Buiter left the United States in 1994 when he was appointed as Fellow of Trinity College, Cambridge, and professor of International Macroeconomics at the University of Cambridge, positions he held until May 2000. He was an external member of the Bank of England's Monetary Policy Committee from June 1997 to May 2000. In June 2000, he became Chief Economist and Special Advisor to the President at the European Bank for Reconstruction and Development, a position he held until August 2005. From September 2005 until May 2009, Buiter was professor of European Political Economy at the European Institute of the London School of Economics and Political Science. From 2005 to 2010, Buiter was an International Advisor of Goldman Sachs International.

Buiter is a contributor to the Financial Times, where until December 2009 he wrote a blog entitled " Maverecon". In April 2008, he wrote a paper about the situation of Icelandic banks for Landsbanki, together with his wife Anne Sibert. In mid-July 2008, an updated version was presented to the government of Iceland. The Icelandic interlocutors considered the paper to be too market-sensitive and it was agreed to be kept confidential.

From June 2009 till August 2011, he was professor of Political Economy at the Centre for Economic Performance of the LSE. In January 2010, Buiter joined Citigroup as Chief Economist, replacing Lewis Alexander who vacated the position to work with the United States Treasury eight months prior. In an April 2009 blog post, Buiter had earlier described Citigroup as "a conglomeration of worst practice from across the financial spectrum."
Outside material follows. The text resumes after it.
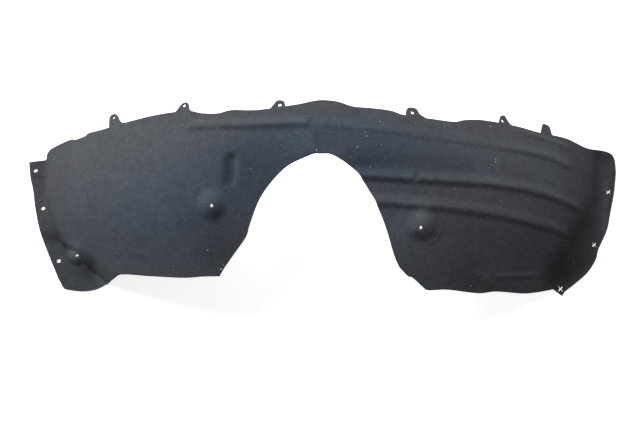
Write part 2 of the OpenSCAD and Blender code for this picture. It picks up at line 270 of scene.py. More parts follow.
class StageLook(bpy.types.PropertyGroup):
    """Camera and light."""

    elevation: FloatProperty(
        name="Elevation", description="Angle of the camera above the floor",
        default=math.radians(68), subtype="ANGLE")
    distance: FloatProperty(
        name="Distance", description="Distance from the camera to what it looks at",
        default=2.6, unit="LENGTH")
    lens: FloatProperty(
        name="Lens", description="Focal length in millimetres", default=88.64)
    key_power: FloatProperty(
        name="Key Light", description="Power of the high light on the left in watts", default=37)
    low_power: FloatProperty(
        name="Low Light", description="Power of the low light on the left in watts", default=36)
    side_power: FloatProperty(
        name="Side Light", description="Power of the light over the right end in watts",
        default=2.2)
    fill: FloatProperty(
        name="Fill Light", description="Strength of the light from all round", default=0.13)
    lint_count: IntProperty(
        name="Faint Lint", description="Number of small lint specks", default=60)


class Form:
    """The pressed surface in millimetres, from the sizes."""

    # The lobe's wall: its direction in plan, its slope and its rounding.
    lobe_dir = math.radians(-41)
    lobe_wall = 3.4
    lobe_round = 8
    # The drop of the inboard right corner: where it starts, its slope and its rounded run.
    corner_y = -67
    corner_slope = 0.5
    corner_run = 28
    # The short rib near the outer edge, the ridge over the cut-out, the groove and the mark.
    edge_rib_h = 3
    edge_rib_half_w = 7.5
    ridge_h = 2.6
    groove_depth = 7
    groove_half_w = 14
    mark_h = 2.6
    mark_half_w = 7
    # The notch in the upper side rib: its depth as a share of the rib, half width and slant.
    notch_share = 0.7
    notch_half_w = 8
    notch_slant = 0.35
    # The lobe's boss is smaller than the two others.
    lobe_boss_r = 20
    lobe_top_r = 6
    # Rounding of a boss's foot and top, and of its foot against the lobe's wall.
    boss_round = 3.5
    boss_wall_round = 2.5
    # Where a boss stops: past its foot, above or below it, and as a share of its height.
    boss_past_foot = 12
    boss_apart = 60
    boss_least_share = -1.5

    def __init__(self, sizes):
        for key in sizes.__annotations__:
            value = getattr(sizes, key)
            scaled = key not in ("side_slope", "right_flare")
            setattr(self, key, value / MM if scaled else value)
        self.arch_r = (self.span ** 2 / 4 + self.rise ** 2) / (2 * self.rise)
        self.axis_z = self.felt_t + self.rise - self.arch_r
        crown = self.crown_x
        left = self.left_x = crown - self.span / 2
        right = self.right_x = crown + self.span / 2
        self.bend_run = self.shoulder_r * math.sin(self.side_slope)
        self.bend_drop = self.shoulder_r * (1 - math.cos(self.side_slope))
        self.lobe_line = (left + 56.5, -54.0)
        self.land_rib_y = self.shoulder_y + 5.5
        # Start and end of each rib: two on the land, two on the side and one near the edge.
        self.rib_a = (left + 254, crown - 20)
        self.rib_b = (crown + 4, right - 52)
        self.rib_c = (crown + 40, right - 41)
        self.rib_d = (crown + 60, right - 66)
        self.rib_e = (right - 105, right - 52)
        self.notch_x = crown + 151
        self.ridge_x = crown - 10
        self.groove_x = crown - 139.5
        self.mark = (right - 176, right - 114)
        self.clip_holes = ((left - 16.5, 97), (left + 0.5, 29), (left + 32, -63.5))
        self.slits = ((right + 20.5, 58.5), (right - 9.5, -36), (right - 69, -112.5))

    def bend(self, d):
        """Drop of the side at a distance inboard of the shoulder: a bend and then a slope."""
        round_part = self.shoulder_r - np.sqrt(
            np.maximum(self.shoulder_r ** 2 - np.minimum(d, self.bend_run) ** 2, 0))
        straight = self.bend_drop + (d - self.bend_run) * math.tan(self.side_slope)
        return np.where(d < self.bend_run, round_part, straight)

    def far_right(self, x):
        """A share that grows from halfway to the right end."""
        return ease(self.span / 4, self.span / 2, x - self.crown_x)

    def radius_at(self, x, y):
        """Radius of the arch: it shrinks down the side and at the inboard right corner."""
        flare = 1 - self.right_flare * self.far_right(x)
        run = self.corner_run
        below = np.maximum(self.corner_y + run / 2 - y, 0)
        drop = np.where(below < run, below ** 2 / (2 * run), below - run / 2)
        corner = self.corner_slope * self.far_right(x) * drop
        return self.arch_r - self.bend(np.maximum(self.shoulder_y - y, 0)) * flare - corner

    def arch(self, x, y):
        """Height of the plain arch."""
        inside = self.radius_at(x, y) ** 2 - (x - self.crown_x) ** 2
        return self.axis_z + np.sqrt(np.maximum(inside, 1))

    def crease(self, x, y):
        """Distance along X from the crown to the crease, where the arch meets a flange."""
        return np.sqrt(self.radius_at(x, y) ** 2 - (self.felt_t - self.axis_z) ** 2)

    def land_rib(self, x):
        """Y of the land ribs' line: it starts 9 mm outboard and dips 11.5 and 6 mm inboard."""
        along = x - self.crown_x
        start = 9 * (1 - ease(self.rib_a[0], self.rib_a[0] + 110, x))
        dip = 11.5 * mound((along - 185) / 260) + 6 * ease(360, 430, along)
        return self.land_rib_y + start - dip

    def rib_c_y(self, x):
        """Y of the upper side rib, which climbs outboard to the right."""
        along = x - self.crown_x
        return 2 + 14.5 * ease(120, 360, along) - 3 * ease(370, 430, along)

    def rib_d_y(self, x):
        """Y of the lower side rib, which bows a little outboard."""
        return -35.5 + 3.5 * mound((x - self.crown_x - 280) / 200)

    def edge_rib_y(self, x):
        """Y of the short rib near the outer edge."""
        start = self.right_x - 170
        return self.shoulder_y + 32.5 + 3 * ease(start, start + 120, x)

    def ribs(self, x, y):
        """Height of the five ribs, with the slanted notch in the upper side rib."""
        fade, slope, drop = self.rib_fade, self.rib_half_w, self.rib_drop_w
        first = between(x, *self.rib_a, fade / 2)
        first = first * grown(0.65, self.rib_a[0], self.rib_a[0] + 120, x)
        second = between(x, *self.rib_b, fade / 2)
        second = second * grown(0.45, 250, 350, x - self.crown_x)
        land = self.land_rib_h * rib(y - self.land_rib(x), slope, drop) * (first + second)
        notch = (x - self.notch_slant * (y - 12) - self.notch_x) / self.notch_half_w
        upper = self.rib_h * rib(y - self.rib_c_y(x), slope, drop)
        upper = upper * between(x, *self.rib_c, fade) * (1 - self.notch_share * mound(notch))
        lower = 0.85 * self.rib_h * rib(y - self.rib_d_y(x), slope, drop)
        lower = lower * between(x, *self.rib_d, fade)
        start, end = self.rib_e
        half_w = self.edge_rib_half_w
        edge = self.edge_rib_h * rib(y - self.edge_rib_y(x), half_w, half_w)
        edge = edge * ease(start - 65, start, x) * (1 - ease(end, end + 12, x))
        return land + upper + lower + edge

    def marks(self, x, y):
        """Height of the ridge over the cut-out, the groove and the mark low on the right."""
        ridge = np.where(
            x < self.ridge_x,
            ease(self.ridge_x - 42, self.ridge_x, x),
            1 - ease(self.ridge_x, self.ridge_x + 12, x))
        ridge = self.ridge_h * ridge * between(y, 38, 80, 14)
        groove = mound((x - self.groove_x - 0.08 * y) / self.groove_half_w)
        groove = -self.groove_depth * groove * between(y, 0, 34, 12)
        start, end = self.mark
        line_y = -116 + 12 * np.clip((x - start) / (end - start), 0, 1)
        mark = self.mark_h * mound((y - line_y) / self.mark_half_w) * between(x, start, end, 8)
        return ridge + groove + mark

    def lobe_rise(self, x, y):
        """Height of the wall between the corner lobe and the arch."""
        across = (x - self.lobe_line[0]) * -math.sin(self.lobe_dir)
        across = across + (y - self.lobe_line[1]) * math.cos(self.lobe_dir)
        return self.felt_t + self.lobe_wall * across

    def sheet(self, x, y):
        """Height of the pressed sheet, but for its bosses."""
        panel = self.arch(x, y) + self.ribs(x, y) + self.marks(x, y)
        walled = under(panel, self.lobe_rise(x, y), self.lobe_round)
        left = over(walled, self.felt_t, self.left_crease_r)
        right = over(panel, self.felt_t, self.right_crease_r)
        return np.where(x < self.crown_x, left, right)

    def normal(self, x, y):
        """Direction square to the plain arch at one place."""
        slope_x = float(self.arch(x + 1, y) - self.arch(x - 1, y)) / 2
        slope_y = float(self.arch(x, y + 1) - self.arch(x, y - 1)) / 2
        return Vector((-slope_x, -slope_y, 1)).normalized()

    def bosses(self):
        """Foot, normal, height, lean, foot radius and top radius of each pressed boss."""
        found = []
        for foot, lean in (((self.crown_x - 166.5, -32), (3, -2)),
                           ((self.crown_x + 155.5, -60.5), (-3, -4))):
            base = Vector((*foot, float(self.arch(*foot))))
            found.append(
                (base, self.normal(*foot), self.boss_h, lean, self.boss_r, self.boss_top_r))
        base = Vector((self.left_x + 64.5, -53, self.felt_t))
        found.append((base, UP, self.lobe_boss_h, (-1, -6), self.lobe_boss_r, self.lobe_top_r))
        return found

    def near_boss(self, x, y, reach):
        """Whether a place lies within a distance of a boss's foot."""
        return any((base.x - x) ** 2 + (base.y - y) ** 2 < reach ** 2
                   for base, *_ in self.bosses())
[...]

Buiter was elected fellow of the European Economic Association. In 2021, he was an adjunct professor at Columbia University's School of International and Public Affairs.

==Other activities==
- European Systemic Risk Board (ESRB), Member of the Advisory Scientific Committee

==Personal life==
In 1973 Buiter was married to Jean Archer. The marriage was dissolved in 1997. They had two children, David Michael Alejandro, born on 22 February 1991 in Callao, Peru, and Elizabeth Lorca, born 6 August 1993 in Cochabamba, Bolivia.

Buiter, since 5 June 1998 is married to Anne Sibert, professor of economics at Birkbeck, University of London, who was also an External Member of the Monetary Policy Committee of the Central Bank of Iceland from 2009 until 2012. Sibert, on account of her criticism on the banking system and European finances for the Centre for Economic Policy Research, has been called "a commentator who cannot easily be ignored."